**PROMPT:** Copy verbatim the block of lines in the entries below whose first line contains "to_spout = Pos(-(SPOUT_X0" and whose last line contains "points = [vertex.co". Leave out all other lines.

**DATA IN THIS EXERCISE:**
==*==

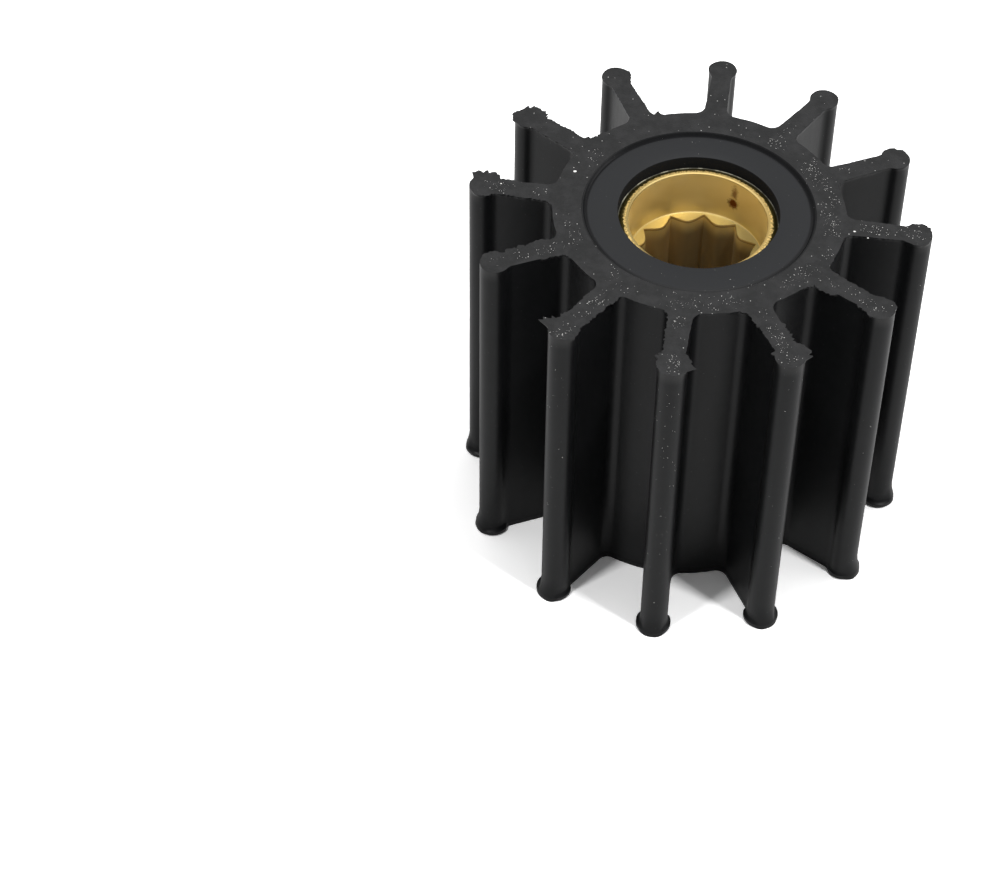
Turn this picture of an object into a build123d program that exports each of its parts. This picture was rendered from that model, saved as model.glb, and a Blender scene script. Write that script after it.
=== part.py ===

==*==

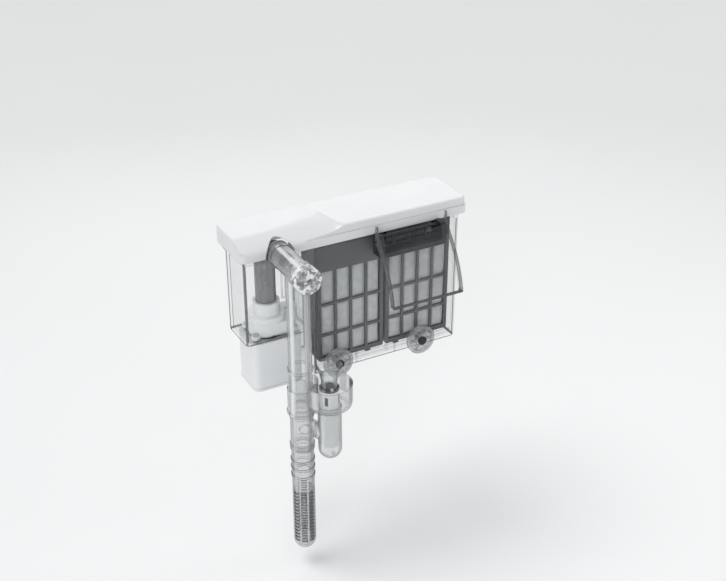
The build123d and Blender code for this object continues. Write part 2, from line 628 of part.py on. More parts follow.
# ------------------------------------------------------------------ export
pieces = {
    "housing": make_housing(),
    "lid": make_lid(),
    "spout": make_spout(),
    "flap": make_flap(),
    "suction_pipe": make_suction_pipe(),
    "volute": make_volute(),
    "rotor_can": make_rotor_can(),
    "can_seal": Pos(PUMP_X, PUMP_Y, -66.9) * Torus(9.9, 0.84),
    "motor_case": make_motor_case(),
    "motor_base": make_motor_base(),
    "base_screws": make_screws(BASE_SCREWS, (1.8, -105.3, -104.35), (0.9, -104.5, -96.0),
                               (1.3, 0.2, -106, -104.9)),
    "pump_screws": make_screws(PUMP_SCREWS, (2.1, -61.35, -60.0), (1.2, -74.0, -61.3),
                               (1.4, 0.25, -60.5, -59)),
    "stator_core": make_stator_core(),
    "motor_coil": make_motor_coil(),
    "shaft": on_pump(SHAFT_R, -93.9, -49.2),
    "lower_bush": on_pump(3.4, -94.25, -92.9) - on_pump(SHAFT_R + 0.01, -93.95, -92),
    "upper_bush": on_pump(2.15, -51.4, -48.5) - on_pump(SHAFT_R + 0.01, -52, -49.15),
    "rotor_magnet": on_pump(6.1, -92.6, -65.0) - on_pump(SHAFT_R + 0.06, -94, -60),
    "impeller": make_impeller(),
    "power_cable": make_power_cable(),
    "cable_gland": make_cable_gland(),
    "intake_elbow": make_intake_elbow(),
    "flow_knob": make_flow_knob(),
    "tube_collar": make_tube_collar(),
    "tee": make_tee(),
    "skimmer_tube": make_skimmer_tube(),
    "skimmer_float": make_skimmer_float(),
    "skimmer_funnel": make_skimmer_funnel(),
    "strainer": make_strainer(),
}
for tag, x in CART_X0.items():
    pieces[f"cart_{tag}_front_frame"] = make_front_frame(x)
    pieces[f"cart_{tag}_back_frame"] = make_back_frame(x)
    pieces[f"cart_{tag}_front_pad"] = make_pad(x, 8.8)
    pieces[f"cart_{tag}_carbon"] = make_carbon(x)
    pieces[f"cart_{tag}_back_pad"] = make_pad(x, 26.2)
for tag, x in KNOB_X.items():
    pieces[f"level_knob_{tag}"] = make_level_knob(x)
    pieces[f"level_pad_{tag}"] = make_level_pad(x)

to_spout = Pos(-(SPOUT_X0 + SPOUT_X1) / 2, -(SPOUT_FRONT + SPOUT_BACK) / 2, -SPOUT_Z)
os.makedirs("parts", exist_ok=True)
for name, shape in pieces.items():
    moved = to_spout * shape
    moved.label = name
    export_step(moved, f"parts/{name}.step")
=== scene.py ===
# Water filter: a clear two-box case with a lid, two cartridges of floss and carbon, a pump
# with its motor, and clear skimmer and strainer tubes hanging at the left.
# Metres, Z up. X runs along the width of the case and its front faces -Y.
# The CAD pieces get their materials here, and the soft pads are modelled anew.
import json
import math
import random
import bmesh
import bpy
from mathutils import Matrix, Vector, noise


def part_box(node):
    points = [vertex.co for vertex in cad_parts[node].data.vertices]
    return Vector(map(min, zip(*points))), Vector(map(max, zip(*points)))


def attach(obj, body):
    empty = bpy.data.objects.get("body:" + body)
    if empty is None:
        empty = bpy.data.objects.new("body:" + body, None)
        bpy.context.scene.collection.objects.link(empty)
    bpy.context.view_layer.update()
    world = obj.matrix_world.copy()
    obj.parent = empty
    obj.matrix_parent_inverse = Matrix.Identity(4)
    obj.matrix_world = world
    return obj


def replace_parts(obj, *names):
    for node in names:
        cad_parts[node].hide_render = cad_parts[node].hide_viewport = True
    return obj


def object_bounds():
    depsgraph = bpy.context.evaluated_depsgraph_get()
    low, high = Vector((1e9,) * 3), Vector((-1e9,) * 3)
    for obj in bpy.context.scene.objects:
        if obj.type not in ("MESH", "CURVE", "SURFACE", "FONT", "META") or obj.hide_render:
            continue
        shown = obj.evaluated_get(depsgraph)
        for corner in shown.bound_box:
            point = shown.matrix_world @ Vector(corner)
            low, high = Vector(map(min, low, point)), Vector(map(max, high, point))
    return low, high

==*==

**PROBLEM SOLUTION:**
to_spout = Pos(-(SPOUT_X0 + SPOUT_X1) / 2, -(SPOUT_FRONT + SPOUT_BACK) / 2, -SPOUT_Z)
os.makedirs("parts", exist_ok=True)
for name, shape in pieces.items():
    moved = to_spout * shape
    moved.label = name
    export_step(moved, f"parts/{name}.step")
=== scene.py ===
# Water filter: a clear two-box case with a lid, two cartridges of floss and carbon, a pump
# with its motor, and clear skimmer and strainer tubes hanging at the left.
# Metres, Z up. X runs along the width of the case and its front faces -Y.
# The CAD pieces get their materials here, and the soft pads are modelled anew.
import json
import math
import random
import bmesh
import bpy
from mathutils import Matrix, Vector, noise


def part_box(node):
    points = [vertex.co for vertex in cad_parts[node].data.vertices]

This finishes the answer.